## [What you are asked to do]
Output all of the data below exactly as given.

## [Collected data]
━━━━━━
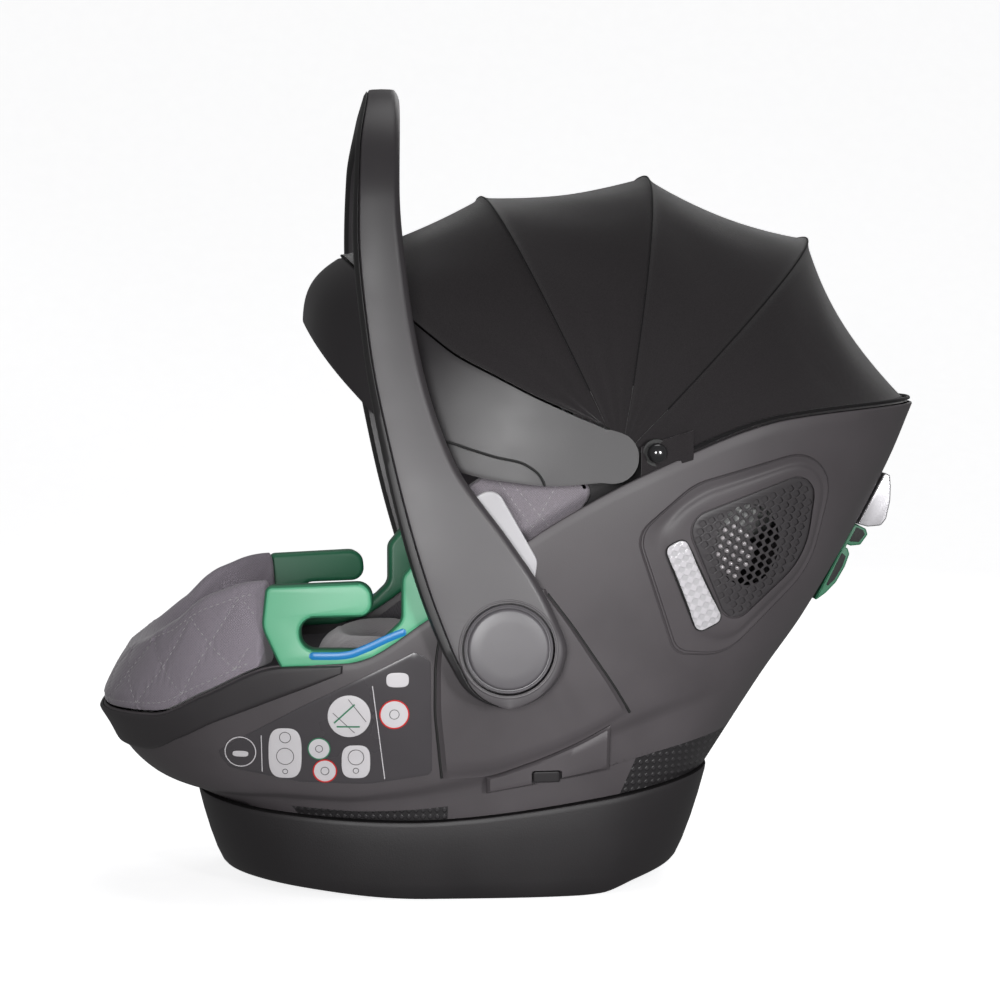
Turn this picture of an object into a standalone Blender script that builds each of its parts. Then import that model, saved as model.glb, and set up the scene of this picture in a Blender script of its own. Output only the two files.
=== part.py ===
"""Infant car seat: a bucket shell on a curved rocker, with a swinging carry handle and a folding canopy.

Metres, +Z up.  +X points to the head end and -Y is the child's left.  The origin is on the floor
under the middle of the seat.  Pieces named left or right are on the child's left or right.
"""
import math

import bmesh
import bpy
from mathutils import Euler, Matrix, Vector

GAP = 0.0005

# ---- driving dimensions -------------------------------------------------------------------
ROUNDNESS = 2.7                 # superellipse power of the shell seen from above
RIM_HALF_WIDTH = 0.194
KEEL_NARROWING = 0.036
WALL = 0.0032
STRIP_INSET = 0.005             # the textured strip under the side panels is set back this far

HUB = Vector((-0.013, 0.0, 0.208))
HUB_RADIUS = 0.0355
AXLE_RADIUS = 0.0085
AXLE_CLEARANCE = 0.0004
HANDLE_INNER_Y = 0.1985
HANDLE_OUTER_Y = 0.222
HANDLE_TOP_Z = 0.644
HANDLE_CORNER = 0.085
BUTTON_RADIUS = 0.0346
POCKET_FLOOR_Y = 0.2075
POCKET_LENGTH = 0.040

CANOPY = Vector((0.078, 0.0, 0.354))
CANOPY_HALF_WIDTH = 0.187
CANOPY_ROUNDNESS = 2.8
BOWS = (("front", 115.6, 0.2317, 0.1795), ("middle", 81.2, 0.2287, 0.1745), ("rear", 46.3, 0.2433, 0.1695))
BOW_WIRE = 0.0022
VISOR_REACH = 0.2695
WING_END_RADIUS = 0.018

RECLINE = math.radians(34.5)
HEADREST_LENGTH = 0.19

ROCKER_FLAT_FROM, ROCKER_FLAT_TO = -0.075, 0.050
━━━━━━
## [Solution to this exercise]
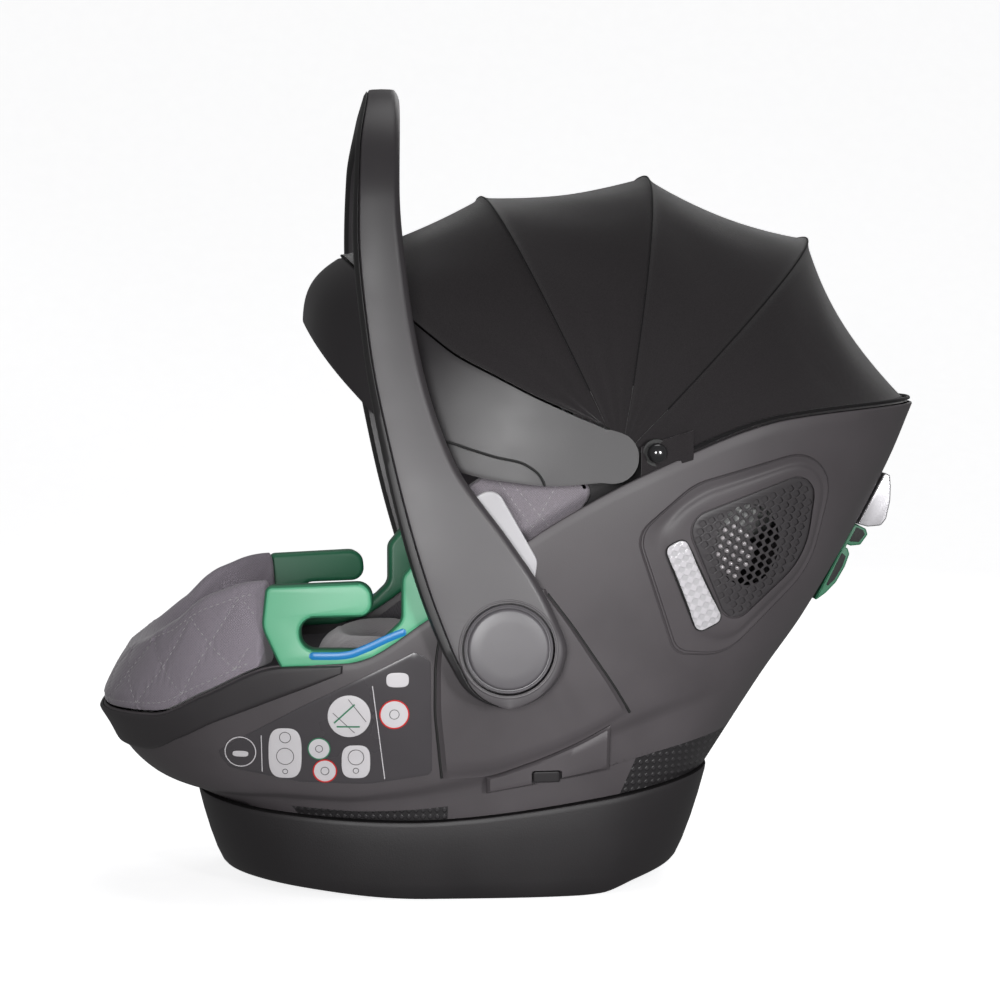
Turn this picture of an object into a standalone Blender script that builds each of its parts. Then import that model, saved as model.glb, and set up the scene of this picture in a Blender script of its own. Output only the two files.
=== part.py ===
"""Infant car seat: a bucket shell on a curved rocker, with a swinging carry handle and a folding canopy.

Metres, +Z up.  +X points to the head end and -Y is the child's left.  The origin is on the floor
under the middle of the seat.  Pieces named left or right are on the child's left or right.
"""
import math

import bmesh
import bpy
from mathutils import Euler, Matrix, Vector

GAP = 0.0005

# ---- driving dimensions -------------------------------------------------------------------
ROUNDNESS = 2.7                 # superellipse power of the shell seen from above
RIM_HALF_WIDTH = 0.194
KEEL_NARROWING = 0.036
WALL = 0.0032
STRIP_INSET = 0.005             # the textured strip under the side panels is set back this far

HUB = Vector((-0.013, 0.0, 0.208))
HUB_RADIUS = 0.0355
AXLE_RADIUS = 0.0085
AXLE_CLEARANCE = 0.0004
HANDLE_INNER_Y = 0.1985
HANDLE_OUTER_Y = 0.222
HANDLE_TOP_Z = 0.644
HANDLE_CORNER = 0.085
BUTTON_RADIUS = 0.0346
POCKET_FLOOR_Y = 0.2075
POCKET_LENGTH = 0.040

CANOPY = Vector((0.078, 0.0, 0.354))
CANOPY_HALF_WIDTH = 0.187
CANOPY_ROUNDNESS = 2.8
BOWS = (("front", 115.6, 0.2317, 0.1795), ("middle", 81.2, 0.2287, 0.1745), ("rear", 46.3, 0.2433, 0.1695))
BOW_WIRE = 0.0022
VISOR_REACH = 0.2695
WING_END_RADIUS = 0.018

RECLINE = math.radians(34.5)
HEADREST_LENGTH = 0.19

ROCKER_FLAT_FROM, ROCKER_FLAT_TO = -0.075, 0.050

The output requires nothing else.